## Required task
Output the material below in full, exactly as it is.
--*--
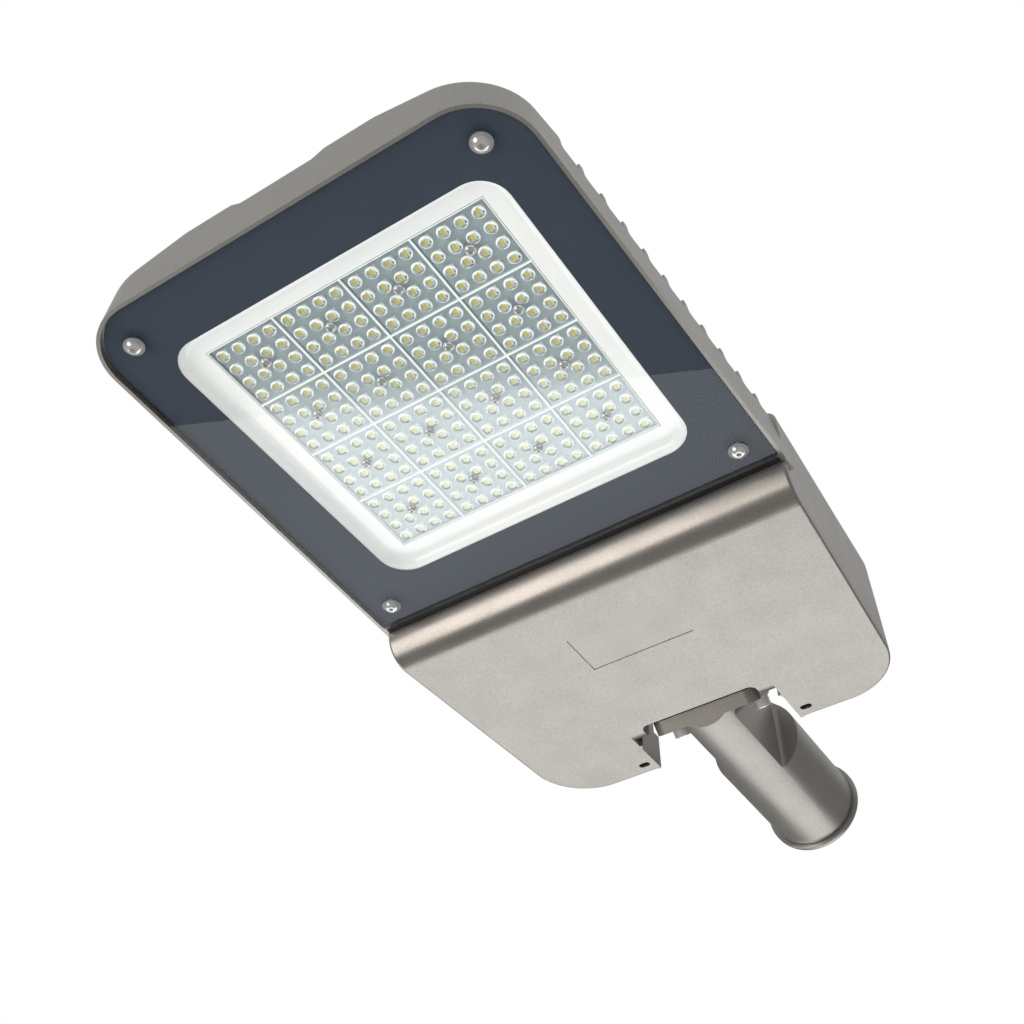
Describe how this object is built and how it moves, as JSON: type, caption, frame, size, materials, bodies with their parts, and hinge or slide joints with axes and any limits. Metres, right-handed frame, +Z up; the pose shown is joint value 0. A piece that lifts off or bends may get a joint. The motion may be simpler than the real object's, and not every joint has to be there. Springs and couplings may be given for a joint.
{
  "type": "LED street light head",
  "caption": "Flat cast street light head with a finned top, glass-covered LED lens array, rear driver cover and a fixed spigot for the pole arm.",
  "frame": {"origin": "centre of the spigot's mouth, on the axis of its socket", "axes": "+X from the spigot's mouth towards the tip of the head, +Y across, +Z up; the glass faces -Z"},
  "size_m": [0.7066, 0.3164, 0.0977],
  "materials": {
    "painted_aluminium": "satin textured powder coat",
    "rubber": "matt silicone",
    "steel_fasteners": "bright stainless",
    "black_screws": "blackened",
    "glass": "clear with a dark printed border",
    "nylon": "matt",
    "white_tray": "matt white",
    "lens_plastic": "clear moulded acrylic",
    "circuit_board": "pale solder mask on aluminium",
    "led_phosphor": "yellow phosphor",
    "driver_case": "satin",
    "moulded_plastic": "matt"
  },
  "bodies": {
    "root": {"cover_screws": "black_screws", "cover_seal": "rubber", "driver": "driver_case", "driver_cover": "painted_aluminium", "driver_screws": "steel_fasteners", "glass_gasket": "rubber", "glass_pane": "glass", "glass_screw_sleeves": "nylon", "glass_screws": "steel_fasteners", "housing": "painted_aluminium", "lead_gland": "rubber", "led_board_1": "circuit_board", "led_board_2": "circuit_board", "led_board_3": "circuit_board", "led_board_4": "circuit_board", "led_chips_1": "led_phosphor", "led_chips_2": "led_phosphor", "led_chips_3": "led_phosphor", "led_chips_4": "led_phosphor", "lens_module_1_1": "lens_plastic", "lens_module_1_2": "lens_plastic", "lens_module_1_3": "lens_plastic", "lens_module_1_4": "lens_plastic", "lens_module_2_1": "lens_plastic", "lens_module_2_2": "lens_plastic", "lens_module_2_3": "lens_plastic", "lens_module_2_4": "lens_plastic", "lens_module_3_1": "lens_plastic", "lens_module_3_2": "lens_plastic", "lens_module_3_3": "lens_plastic", "lens_module_3_4": "lens_plastic", "lens_module_4_1": "lens_plastic", "lens_module_4_2": "lens_plastic", "lens_module_4_3": "lens_plastic", "lens_module_4_4": "lens_plastic", "lens_screws": "steel_fasteners", "pole_set_screws": "steel_fasteners", "reflector_tray": "white_tray", "spigot": "painted_aluminium", "spigot_bolts": "steel_fasteners", "spigot_gasket": "rubber", "spigot_washers": "steel_fasteners", "surge_protector": "moulded_plastic", "terminal_and_surge_screws": "steel_fasteners", "terminal_block": "moulded_plastic"}
  },
  "joints": []
}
--*--
## Response
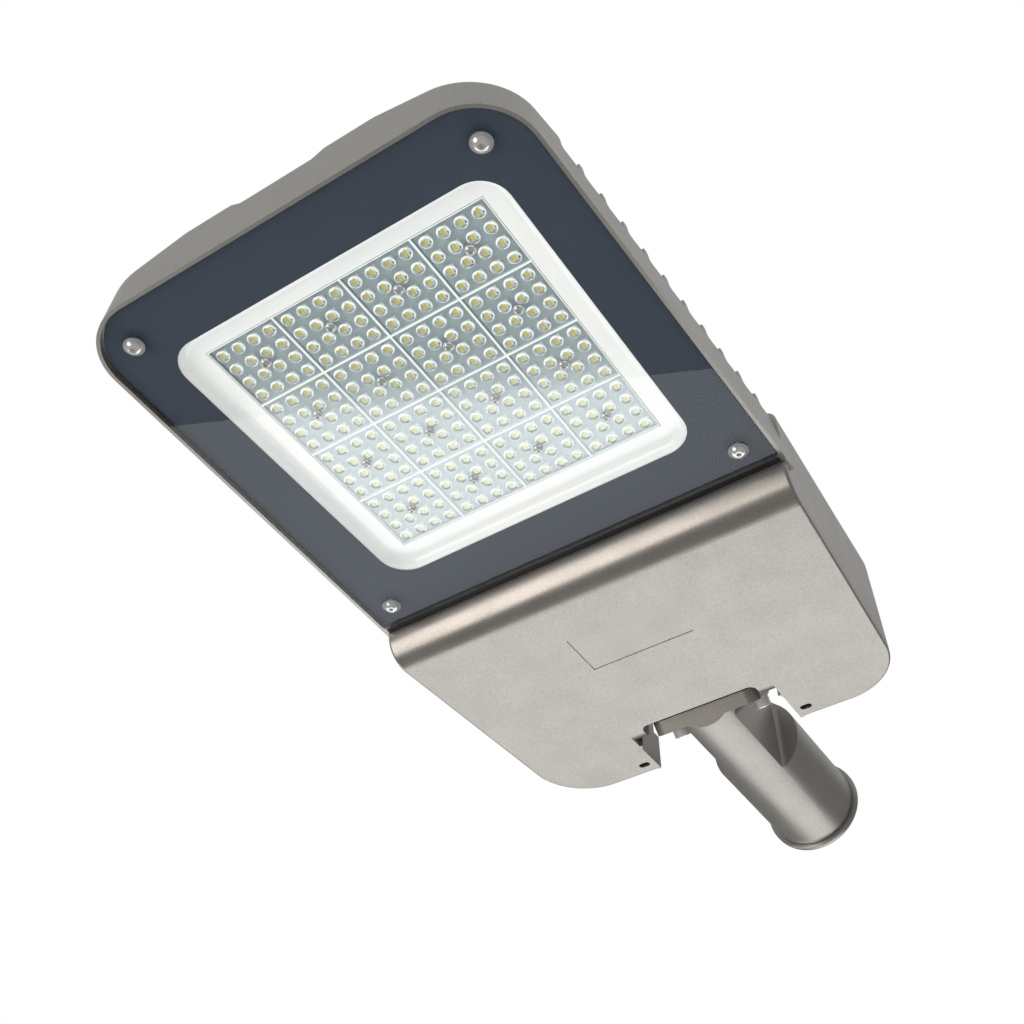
Describe how this object is built and how it moves, as JSON: type, caption, frame, size, materials, bodies with their parts, and hinge or slide joints with axes and any limits. Metres, right-handed frame, +Z up; the pose shown is joint value 0. A piece that lifts off or bends may get a joint. The motion may be simpler than the real object's, and not every joint has to be there. Springs and couplings may be given for a joint.
{
  "type": "LED street light head",
  "caption": "Flat cast street light head with a finned top, glass-covered LED lens array, rear driver cover and a fixed spigot for the pole arm.",
  "frame": {"origin": "centre of the spigot's mouth, on the axis of its socket", "axes": "+X from the spigot's mouth towards the tip of the head, +Y across, +Z up; the glass faces -Z"},
  "size_m": [0.7066, 0.3164, 0.0977],
  "materials": {
    "painted_aluminium": "satin textured powder coat",
    "rubber": "matt silicone",
    "steel_fasteners": "bright stainless",
    "black_screws": "blackened",
    "glass": "clear with a dark printed border",
    "nylon": "matt",
    "white_tray": "matt white",
    "lens_plastic": "clear moulded acrylic",
    "circuit_board": "pale solder mask on aluminium",
    "led_phosphor": "yellow phosphor",
    "driver_case": "satin",
    "moulded_plastic": "matt"
  },
  "bodies": {
    "root": {"cover_screws": "black_screws", "cover_seal": "rubber", "driver": "driver_case", "driver_cover": "painted_aluminium", "driver_screws": "steel_fasteners", "glass_gasket": "rubber", "glass_pane": "glass", "glass_screw_sleeves": "nylon", "glass_screws": "steel_fasteners", "housing": "painted_aluminium", "lead_gland": "rubber", "led_board_1": "circuit_board", "led_board_2": "circuit_board", "led_board_3": "circuit_board", "led_board_4": "circuit_board", "led_chips_1": "led_phosphor", "led_chips_2": "led_phosphor", "led_chips_3": "led_phosphor", "led_chips_4": "led_phosphor", "lens_module_1_1": "lens_plastic", "lens_module_1_2": "lens_plastic", "lens_module_1_3": "lens_plastic", "lens_module_1_4": "lens_plastic", "lens_module_2_1": "lens_plastic", "lens_module_2_2": "lens_plastic", "lens_module_2_3": "lens_plastic", "lens_module_2_4": "lens_plastic", "lens_module_3_1": "lens_plastic", "lens_module_3_2": "lens_plastic", "lens_module_3_3": "lens_plastic", "lens_module_3_4": "lens_plastic", "lens_module_4_1": "lens_plastic", "lens_module_4_2": "lens_plastic", "lens_module_4_3": "lens_plastic", "lens_module_4_4": "lens_plastic", "lens_screws": "steel_fasteners", "pole_set_screws": "steel_fasteners", "reflector_tray": "white_tray", "spigot": "painted_aluminium", "spigot_bolts": "steel_fasteners", "spigot_gasket": "rubber", "spigot_washers": "steel_fasteners", "surge_protector": "moulded_plastic", "terminal_and_surge_screws": "steel_fasteners", "terminal_block": "moulded_plastic"}
  },
  "joints": []
}